Henderson is not exaggerating. It was a tricky project from the get-go to transform a home without any personality of its own into a showcase of show stopping style. Only a single room in the home – the drop-floored living room – retained its original footprint.

“The original home didn’t have a driving concept,” Henderson said. “We kind of had to wake it up.”

The home, a 3,500-square-foot mid-1980s home on a winding and sleepy street in Dunthorpe, sat on a .69-acre property and had all the makings of a great fixer-upper. Smaller than other homes in the area and with an unfinished feel, it offered many opportunities for Henderson to test out a new style she is calling “modern traditional” while adding space, completely overhauling the floor plan and using the emerging rooms as a showcase for her work.

“We wanted it to feel like it’s been here forever – like it could be here forever,” Henderson said.
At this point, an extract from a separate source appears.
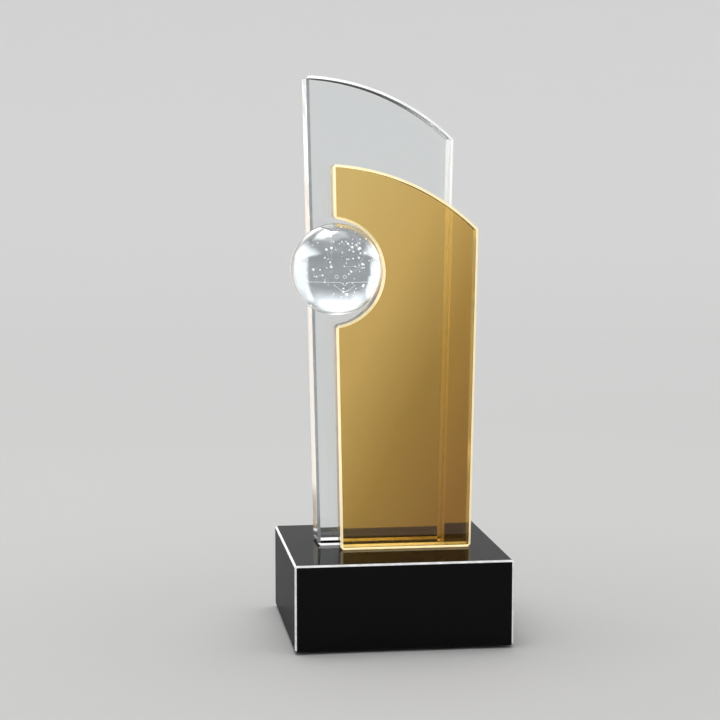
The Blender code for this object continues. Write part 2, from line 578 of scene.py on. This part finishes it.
def starCurve():
    # random chains of stars as one curve of poly splines
    centre, radius = ballCentre()
    pick = random.Random(stars["seed"])
    curve = bpy.data.curves.new("starFigures", "CURVE")
    curve.dimensions = "3D"
    limit = radius * stars["reach"]
    for _ in range(stars["figures"]):
        here = Vector((pick.uniform(-1, 1), pick.uniform(-1, 1), pick.uniform(-1, 1)))
        here = here.normalized() * limit * pick.uniform(*stars["startReach"])
        chain = [here]
        for _ in range(pick.randint(*stars["hops"])):
            for _ in range(stars["tries"]):
                step = Vector((pick.gauss(0, 1), pick.gauss(0, stars["flat"]), pick.gauss(0, 1)))
                there = chain[-1] + step.normalized() * pick.uniform(*stars["hop"]) * radius
                if there.length < limit:
                    chain.append(there)
                    break
        spline = curve.splines.new("POLY")
        spline.points.add(len(chain) - 1)
        for point, co in zip(spline.points, chain):
            point.co = (*(co + centre), 1.0)
    return curve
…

In the end, the home would grow another story, add 1,300 square feet to a grand total of 4,800 and, under Henderson’s direction, emerge with a completely overhauled floor plan. To the home’s exterior, she added professional landscaping, new siding, new windows, a front porch railing, new exterior lighting and the aforementioned additional story. Inside, the downstairs master became an elegant dining space, the stairs moved to the front of the house to create a welcoming and elegant entryway, the front door grew in stature, and the covered porch got a new, more stylish footprint. The master suite moved upstairs across a styled hallway from two bedrooms with their own bathroom. Open a secret bookshelf door and a hidden playroom is set up for small children.

“I was my own client,” Henderson said. “When you don’t have a client, it’s harder to take yourself out of it.”  
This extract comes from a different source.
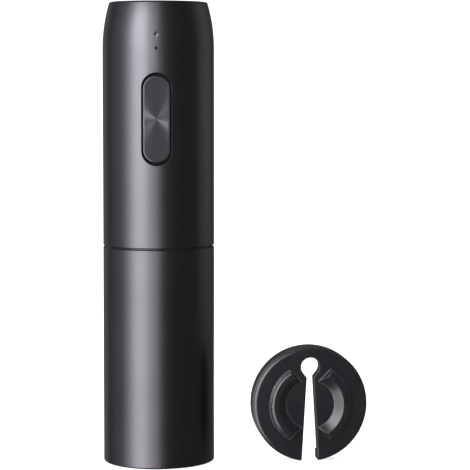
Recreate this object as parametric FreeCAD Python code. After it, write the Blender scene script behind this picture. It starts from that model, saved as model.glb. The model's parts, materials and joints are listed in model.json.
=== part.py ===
import FreeCAD, Part
import math
import os

# Rechargeable wine opener with its foil cutter. Millimetres, +Z up. The origin is on the opener's
# own axis at the level that both stand on; the button faces -Y and the foil cutter stands towards +X.

os.makedirs("parts", exist_ok=True)
Vector = FreeCAD.Vector
UP = Vector(0, 0, 1)
BACK = Vector(0, 1, 0)
RIGHT = Vector(1, 0, 0)

# Opener outside
BODY_R = 25.0
TOTAL_H = 206.7
WALL = 1.2
SLEEVE_TOP_Z = 97.2
HOUSING_BOTTOM_Z = 97.7
SHOULDER_Z = 186.0
SHOULDER_ARC_R = 72.0
TOP_EDGE_R = 1.1
TOP_OPENING_R = 19.5
CAP_BOTTOM_Z = 203.6
CAP_R = 20.3
SEAM_CHAMFER = 0.35
BASE_EDGE_R = 0.8
FIT_GAP = 0.15

# Bottle end
SLEEVE_IN_R = 23.75
MOUTH_R = 18.6
MOUTH_H = 7.0
BOTTLE_R = 15.6
BOTTLE_BORE_TOP_Z = 28.0
LIP_R = 15.2
LIP_STOP_Z = 34.0
CORK_R = 12.6
KEY_GROOVE_R = 14.4
KEY_GROOVE_W = 4.2
KEY_GROOVE_BOTTOM_Z = 37.9
GUIDE_TOP_Z = 83.5
GUIDE_WALL_R = 17.0
GUIDE_RIB_Z = (58.0, 60.0)
GUIDE_TOP_RIB_Z = 80.0
NOTCH_R = 20.2
NOTCH_H = 4.0
NOTCH_HALF_W = 3.2
FOLLOWER_Z = 38.0
FOLLOWER_H = 5.0
FOLLOWER_HOLE_R = 5.2
FOLLOWER_TOOTH_R = 9.0
FOLLOWER_TOOTH_H = 1.5

# Worm and spindle
WORM_OUT_R = 4.5
WORM_WIRE_R = 1.4
WORM_PITCH = 9.5
WORM_TIP_Z = 31.6
WORM_HEAD_Z = 79.0
WORM_TAPER_H = 7.0
WORM_TIP_R = 0.35
SOCKET_Z = (80.5, 85.0)
WORM_HEAD_R = 4.8
CROSS_PIN_Z = 82.8
CROSS_PIN_R = 0.8
JOURNAL_R = 4.0
SPINDLE_R = 3.0
RUNNING_GAP = 0.04
CLIP_Z = (85.6, 86.4)
CLIP_GROOVE_R = 3.4
CLIP_R = 5.5
BUSH_R = 6.0
BUSH_BOTTOM_Z = 87.0

# Planetary gears, in two equal stages
GEAR_MODULE = 0.4
PRESSURE_ANGLE = math.radians(20)
SUN_TEETH = 12
PLANET_TEETH = 24
RING_TEETH = SUN_TEETH + 2 * PLANET_TEETH
PLANET_COUNT = 3
ADDENDUM = 0.8 * GEAR_MODULE
DEDENDUM = 1.05 * GEAR_MODULE
FLANK_BACKLASH = 0.04
CENTRE_DISTANCE = GEAR_MODULE * (SUN_TEETH + PLANET_TEETH) / 2
RING_OUT_R = 15.65
PIN_R = 1.5
SUN_BORE_R = 1.0
CARRIER_1_R = 9.8
CARRIER_2_R = 10.2
PLATE_SCREW_X = 14.1
MOTOR_SCREW_X = 8.0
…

Emily Henderson Portland Traditional Hallway Bookcase1


Henderson pops out for a moment for a quick on-camera interview with the makers behind Fernweh Woodworking, a Bend-based furniture company, which supplied one of its award-winning Walnut + Leather sling chairs for the downstairs media room. As is often the case with an Emily Henderson project, her team reached out to artists and makers throughout Oregon and the Pacific Northwest, who then contributed wall art, furniture, styling props and all manner of handmade, beautiful things she will showcase on her site’s blog in the coming months.
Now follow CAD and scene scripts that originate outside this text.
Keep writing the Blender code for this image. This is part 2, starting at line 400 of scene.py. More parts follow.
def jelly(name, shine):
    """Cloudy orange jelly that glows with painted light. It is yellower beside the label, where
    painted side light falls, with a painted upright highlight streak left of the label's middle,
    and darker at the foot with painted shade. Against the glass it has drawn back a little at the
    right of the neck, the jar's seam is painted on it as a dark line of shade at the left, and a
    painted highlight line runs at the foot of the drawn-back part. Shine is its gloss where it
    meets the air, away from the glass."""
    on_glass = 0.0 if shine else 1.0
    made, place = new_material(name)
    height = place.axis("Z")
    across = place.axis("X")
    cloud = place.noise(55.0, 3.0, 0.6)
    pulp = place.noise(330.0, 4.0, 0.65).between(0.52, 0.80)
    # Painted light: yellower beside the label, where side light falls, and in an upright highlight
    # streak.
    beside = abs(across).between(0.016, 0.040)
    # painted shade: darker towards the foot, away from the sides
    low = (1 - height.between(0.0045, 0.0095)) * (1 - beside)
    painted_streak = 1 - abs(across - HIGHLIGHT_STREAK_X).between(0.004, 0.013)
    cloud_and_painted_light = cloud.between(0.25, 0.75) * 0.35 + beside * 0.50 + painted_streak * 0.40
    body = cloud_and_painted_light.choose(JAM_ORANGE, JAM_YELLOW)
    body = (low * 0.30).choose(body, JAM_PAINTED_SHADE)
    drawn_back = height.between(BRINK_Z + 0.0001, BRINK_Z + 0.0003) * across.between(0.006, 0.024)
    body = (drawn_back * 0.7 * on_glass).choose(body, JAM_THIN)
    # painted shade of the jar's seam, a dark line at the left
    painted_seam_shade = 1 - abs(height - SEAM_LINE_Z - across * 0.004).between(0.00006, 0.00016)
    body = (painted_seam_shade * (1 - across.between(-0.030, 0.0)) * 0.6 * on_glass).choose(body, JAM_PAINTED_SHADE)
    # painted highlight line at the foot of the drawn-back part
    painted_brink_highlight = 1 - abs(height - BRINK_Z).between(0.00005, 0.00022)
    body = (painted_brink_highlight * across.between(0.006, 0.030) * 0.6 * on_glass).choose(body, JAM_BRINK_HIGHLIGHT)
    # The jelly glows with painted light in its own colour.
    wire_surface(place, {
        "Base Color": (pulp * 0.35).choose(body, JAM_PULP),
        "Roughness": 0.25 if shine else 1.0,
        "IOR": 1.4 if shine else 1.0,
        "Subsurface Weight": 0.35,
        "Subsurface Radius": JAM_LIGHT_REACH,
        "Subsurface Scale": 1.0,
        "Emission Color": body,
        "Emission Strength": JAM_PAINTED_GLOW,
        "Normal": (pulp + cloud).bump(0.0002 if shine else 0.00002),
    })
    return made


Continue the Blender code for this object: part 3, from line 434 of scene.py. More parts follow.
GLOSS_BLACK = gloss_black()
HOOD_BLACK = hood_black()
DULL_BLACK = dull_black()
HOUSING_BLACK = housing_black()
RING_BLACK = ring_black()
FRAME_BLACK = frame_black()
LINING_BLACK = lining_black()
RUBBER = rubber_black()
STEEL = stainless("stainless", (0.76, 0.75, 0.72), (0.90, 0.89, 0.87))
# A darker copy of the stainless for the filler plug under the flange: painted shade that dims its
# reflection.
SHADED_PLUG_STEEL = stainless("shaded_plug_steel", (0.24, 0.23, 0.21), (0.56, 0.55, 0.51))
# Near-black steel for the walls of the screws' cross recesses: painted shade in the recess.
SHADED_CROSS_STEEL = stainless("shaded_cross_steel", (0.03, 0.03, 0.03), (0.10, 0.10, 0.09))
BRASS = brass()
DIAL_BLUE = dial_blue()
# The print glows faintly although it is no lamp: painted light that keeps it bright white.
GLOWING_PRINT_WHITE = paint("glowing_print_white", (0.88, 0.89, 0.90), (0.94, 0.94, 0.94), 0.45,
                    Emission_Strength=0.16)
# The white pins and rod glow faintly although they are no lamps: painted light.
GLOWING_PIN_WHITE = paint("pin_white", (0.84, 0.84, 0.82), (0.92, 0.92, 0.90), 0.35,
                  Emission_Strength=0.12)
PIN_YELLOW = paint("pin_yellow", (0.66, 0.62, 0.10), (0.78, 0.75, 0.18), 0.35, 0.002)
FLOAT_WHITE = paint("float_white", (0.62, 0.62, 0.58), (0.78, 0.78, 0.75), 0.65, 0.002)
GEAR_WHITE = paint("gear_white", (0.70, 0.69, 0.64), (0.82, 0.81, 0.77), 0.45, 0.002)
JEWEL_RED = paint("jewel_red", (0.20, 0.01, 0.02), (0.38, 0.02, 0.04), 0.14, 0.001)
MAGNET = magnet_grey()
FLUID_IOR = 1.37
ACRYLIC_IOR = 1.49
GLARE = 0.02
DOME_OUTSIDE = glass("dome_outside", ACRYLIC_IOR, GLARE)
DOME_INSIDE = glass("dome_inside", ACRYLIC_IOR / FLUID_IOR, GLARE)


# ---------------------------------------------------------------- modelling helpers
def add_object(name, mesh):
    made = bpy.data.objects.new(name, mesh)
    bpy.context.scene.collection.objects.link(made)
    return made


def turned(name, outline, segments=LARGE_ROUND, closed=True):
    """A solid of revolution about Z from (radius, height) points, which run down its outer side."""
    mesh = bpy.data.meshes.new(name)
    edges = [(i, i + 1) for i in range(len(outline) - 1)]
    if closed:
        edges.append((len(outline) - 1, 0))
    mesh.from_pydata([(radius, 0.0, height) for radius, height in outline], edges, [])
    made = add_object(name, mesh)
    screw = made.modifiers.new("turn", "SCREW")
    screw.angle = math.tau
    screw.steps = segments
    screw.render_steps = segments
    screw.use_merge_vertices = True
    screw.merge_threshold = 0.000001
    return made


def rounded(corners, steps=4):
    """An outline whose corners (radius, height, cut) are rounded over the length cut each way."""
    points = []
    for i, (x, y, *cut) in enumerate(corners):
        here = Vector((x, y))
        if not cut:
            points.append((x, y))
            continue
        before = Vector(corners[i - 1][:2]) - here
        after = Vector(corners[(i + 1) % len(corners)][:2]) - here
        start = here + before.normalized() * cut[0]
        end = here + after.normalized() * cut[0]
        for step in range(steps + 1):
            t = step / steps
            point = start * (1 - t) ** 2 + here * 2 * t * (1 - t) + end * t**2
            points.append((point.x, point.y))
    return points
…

“The Portland market, especially, is so good,” Henderson said. “I don’t think it’s better than L.A., but it certainly feels more curated.”

Tile in the children’s bath came straight from Pratt & Larson, based in Portland’s Central Eastside. Rejuvenation and Schoolhouse Electric contributed light fixtures throughout. Some of the home’s traditional vintage vibe, like a set of old filing drawers, were sourced from Aurora Mills Architectural Salvage. It’s a thrilling experience to walk through – the home’s atmosphere all but effuses Oregon, an appealing mix of vintage items, emerging design and classic forms that together create that feeling of “modern traditional.”


Emily Henderson Portland Traditional Media Room1


Sound like a complete oxymoron? It works. The home has assumed an air of timelessness while also nodding to current trends – that green in the kitchen, for example, and the liberal use of natural textiles.

Henderson’s been living in the house for a few days with her family at the end of a massively busy week photographing in the space and hosting an open-house party for collaborators and fans. Soon she will return to the L.A. grind, but she says that in a perfect world, she’d do one of these full-scale remodels a year. She walks around the space eyeing the baseball-bat banister, running her hand along the steel stairway she designed herself.

“It’s really functional,” she said. “It’s been great to have the pressure off and not be walking through constantly thinking about every little thing.”